Moskaus Vize-Außenminister Grigori Karassin kritisierte im russischen Staatsfernsehen Rossija 24 die neuerliche Grenzverletzung und kündigte eine Antwort an. Die eskalierende Gewalt sei eine „Gefahr für unsere Bürger nun auch auf unserem Territorium. Es ist klar, dass das natürlich nicht ohne Reaktion bleiben wird“, sagte Karassin. Der Vorfall zeige, dass dringend eine neue Waffenruhe sowie die Rückkehr zum Verhandlungstisch nötig seien.

Die ukrainische Regierung dementierte, für den Beschuss verantwortlich zu sein. Ukrainische Sicherheitskräfte würden nicht über die Grenze schießen, erklärte der Sprecher des nationalen Sicherheits- und Verteidigungsrates, Andrej Lissenko. „Wir haben nicht geschossen.“

Luftangriff auf Donezk?

Bei schwerem Artillerie-Beschuss durch Regierungstruppen seien im Donezker Vorort Marjinka mindestens 30 Zivilisten getötet, erklärte Igor Strelkow. Der Beschuss dauere an. „Wir haben Kenntnis von 30 Toten. Aber noch nicht alle Trümmer sind beseitigt. Es kann noch mehr geben“, sagte er der Agentur Interfax zufolge. Die prorussischen Kräfte seien intensiv mit der Evakuierung von Ortschaften beschäftigt. Auf Seiten der Aufständischen habe es keine Verluste gegeben.

Die prorussischen Kräfte meldeten zudem den Abschuss eines ukrainischen Kampfbombers vom Typ Suchoi Su-25 in der Stadt Gorlowka. Der ukrainische Rat für Nationale Sicherheit und Verteidigung (SNBO) teilte am Samstag mit, seit dem Vorabend seien fünf Soldaten getötet und etwa 30 weitere verletzt worden. SNBO-Sprecher Andrej Lyssenko bezeichnete die Lage als „gespannt“. „Das Militär setzt die Angriffe fort“, betonte er.

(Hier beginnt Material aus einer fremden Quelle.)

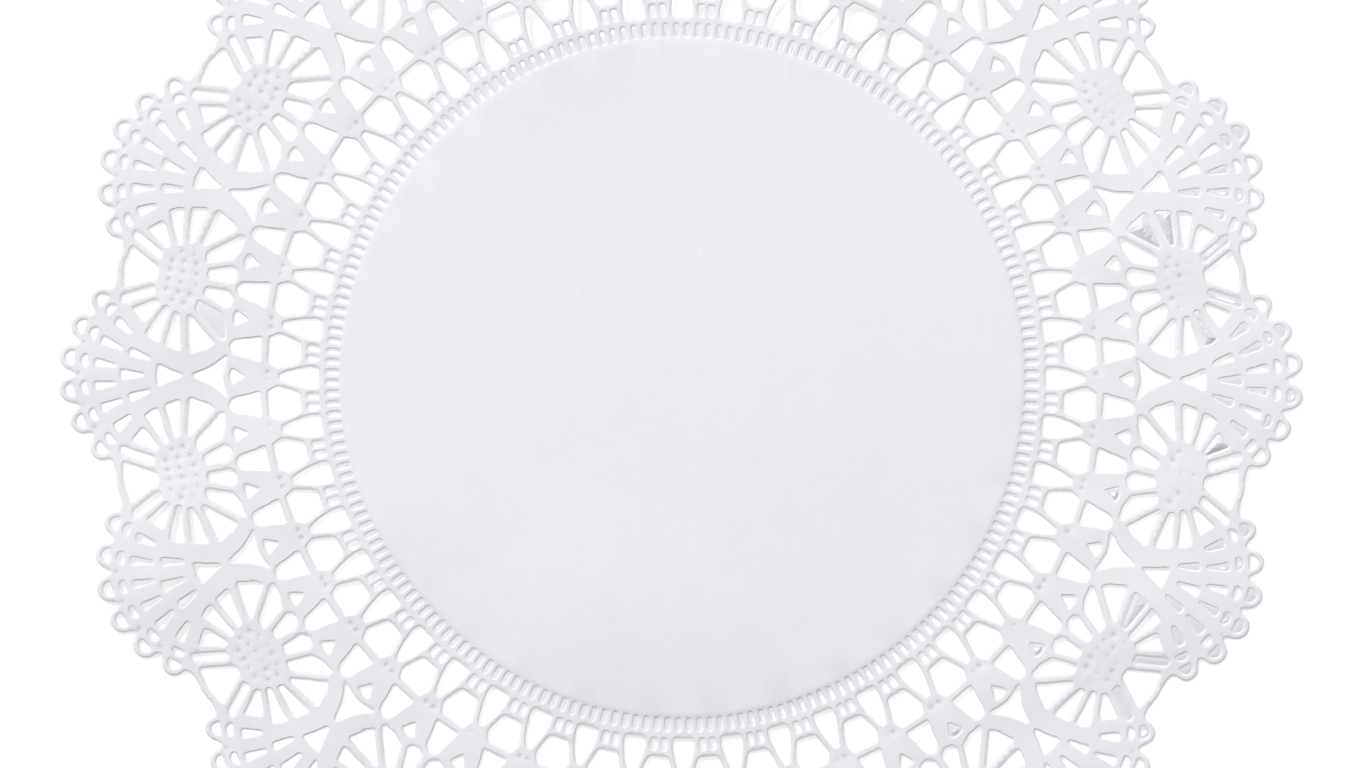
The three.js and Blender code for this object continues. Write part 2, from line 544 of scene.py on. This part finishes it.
# the plain middle, the step at its rim, and the rings of points in both
DISC_RADIUS = 84.1
DISC_STEP_WIDTH = 0.9
DISC_RINGS = [6, 13, 20, 27, 34, 41, 48, 55, 62, 69, 76, 82.3]
STEP_RINGS = [DISC_RADIUS - DISC_STEP_WIDTH, DISC_RADIUS - DISC_STEP_WIDTH / 2, DISC_RADIUS]


def points_across(first, last, fine):
    """Rows near both ends of a stretch of paper, and even steps between them."""
    middle = (first + last) / 2
    rows = [flank_width(middle - first), FLAT] if fine else [FLAT]
    near = [first + row for row in rows if first + row < middle - CLOSEST]
    far = [last - row for row in rows if last - row > middle + CLOSEST]
    start, stop = (near[-1], far[-1]) if near else (middle, middle)
    steps = max(2, math.ceil((stop - start) / SEAM_STEP))
    return near + [start + (stop - start) * k / steps for k in range(1, steps)] + far


def seam(turn, fine):
    """Points along a seam: the rings of the disc, then rows near each cut, then the dents."""
    along = np.arange(DISC_RADIUS, OUTSIDE, SEAM_FINE)
    paper = is_paper([place(turn + HAIR, r) for r in along])
    ends = [DISC_RADIUS, *along[1:][paper[1:] != paper[:-1]]]
    distances = DISC_RINGS + STEP_RINGS
    for first, last in zip(ends[0::2], ends[1::2]):
        distances += points_across(first, last, fine)
    on_seam = [abs(dent) for dent in dents if abs((dent * place(-turn, 1)).imag) < HAIR]
    marks = [r + shift for r in on_seam for shift in (-DENT_RINGS[1][0], 0, DENT_RINGS[1][0])]
    distances = [r for r in distances if all(abs(r - mark) > CLOSEST for mark in marks)]
    return [place(turn, r) for r in sorted(distances + marks)]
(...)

Nach Angaben der Stadtverwaltung in Donezk hielt sich Bürgermeister Alexander Lukjantschenko in Kiew auf, wo er auch mit Präsident Petro Poroschenko sprach. Dabei sei es auch um einen möglichen Luftangriff auf Donezk gegangen. „Erörtert wurden Schritte, um ein Blutvergießen zu verhindern und um keine Luftwaffe und schwere Artillerie in der Stadt einzusetzen“, teilte das Bürgermeisteramt mit.

Eine Bombardierung der ursprünglich von rund einer Millionen Menschen bewohnten Stadt hätte verheerende Folgen. Die Separatisten hatten angesichts drohender Militärschläge angekündigt, Hunderttausende Menschen in Sicherheit bringen zu wollen – vor allem ins benachbarte russische Gebiet Rostow am Don.

Tausende Flüchtlinge

Russische Behörden berichten von einer „humanitären Katastrophe“ auf ihrem Staatsterritorium. Rund 21.000 Flüchtlinge hielten sich demnach am Samstag in den insgesamt 321 eingerichteten Übergangslagern auf, wie das Zivilschutzministerium mitteilte. Insgesamt 30 Regionen würden inzwischen Ukrainer aufnehmen.

Die aus dem Kriegsgebiet geflüchteten Menschen kommen bisher mehrheitlich bei ihren Verwandten, Bekannten und bei Freiwilligen unter. Die Gesamtzahl der aus der Ostukraine Übergesiedelten liegt nach Angaben der russischen Migrationsbehörde bei rund einer halben Million Menschen. Eine unabhängige Bestätigung dafür gab es nicht.

Die Kämpfe in der Ostukraine dauern seit Mitte April an. Die ukrainische Führung will mit dem militärischen Vorgehen verhindern, dass sich die nicht anerkannten „Volksrepubliken“ Donezk und Lugansk komplett abspalten von der Ukraine. Die russisch geprägte Region Donbass erkennt die proeuropäische Führung in Kiew nicht an. Friedensbemühungen - auch unter Vermittlung Deutschlands - hatten bisher zu keinem greifbaren Ergebnis geführt.